The inspiration one gets from realizing that today’s pressing problems were not all that different from the problems people faced 2000 years ago is a important lesson to learn, and it can only be learned by engaging with those texts.

Can something similar be said for maintaining the canon in wine education? Traditions have always been important to wine lovers and those traditions cannot be sustained without an active program of education. This is especially challenging because, unlike literature, philosophy, and the arts, the wine made by those traditions we revere is no longer available. It can survive only in the imagination.

And so the problem persists with no clear solution. We can’t chase every trend but neither can we ignore the changes going on around us. This is precisely the debate Heraclitus was having with Parmenides 2500 years ago when he said “no one ever steps into the same river twice.”

2 comments

  1. One of my favorite quotes about education is: “We used to say that a good teacher was one who covered the material. Now a good teacher is one who uncovers the material.” As long as wine education continues to focus on rote learning of the endelss trivia of the so-called “classic” regions it will continue to do a disservice to consumers and the trade. We should focus far more on the “why” and far less on the “what.” Education should not beat students into the Earth with details, but rather give them the wings to fly around the world. And that means teaching joy.
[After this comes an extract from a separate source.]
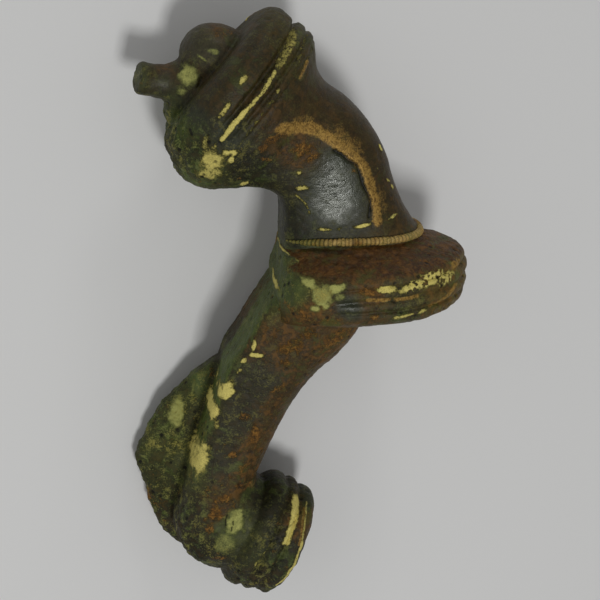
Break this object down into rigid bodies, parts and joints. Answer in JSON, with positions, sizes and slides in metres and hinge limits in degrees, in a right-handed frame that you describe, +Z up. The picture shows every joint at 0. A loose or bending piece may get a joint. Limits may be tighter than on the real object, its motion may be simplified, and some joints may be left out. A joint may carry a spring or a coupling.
{
  "type": "roman fibula brooch",
  "caption": "Cast strongly profiled bow brooch with moulded head, beaded collar, grooved disc, solid catchplate and foot knob; spring and pin lost.",
  "frame": {"origin": "middle of the underside of the bounding box, on the ground that the brooch lies on", "axes": "+Z up, away from the ground; +Y towards the head; +X towards the front of the bow, so the catchplate is on the -X side"},
  "size_m": [0.0322, 0.061, 0.0189],
  "materials": {
    "bronze": "dark brown and green patina with pale and rusty crusts, in part worn smooth and glossy"
  },
  "bodies": {
    "root": {"cast_brooch": "bronze"}
  },
  "joints": []
}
How many wine instructors can pass that test?

  2. Dwight,

    Heraclitus also believed that the world, though riddled with opposites, was actually quite well ordered, and these opposites actually tended towards each other, rather than away. Those relatively unknown regions and varietals have a way of passing through each other’s orbit, particularly in the case of winemakers.

    Also, for the curious wine enthusiast there is an abundance of self education regarding the wide world of wine, irrespective of which niche he/she chooses to pursue.

    As a friend who originally introduced me to wine, once said, “It’s worth the pursuit. “ Yea verily!!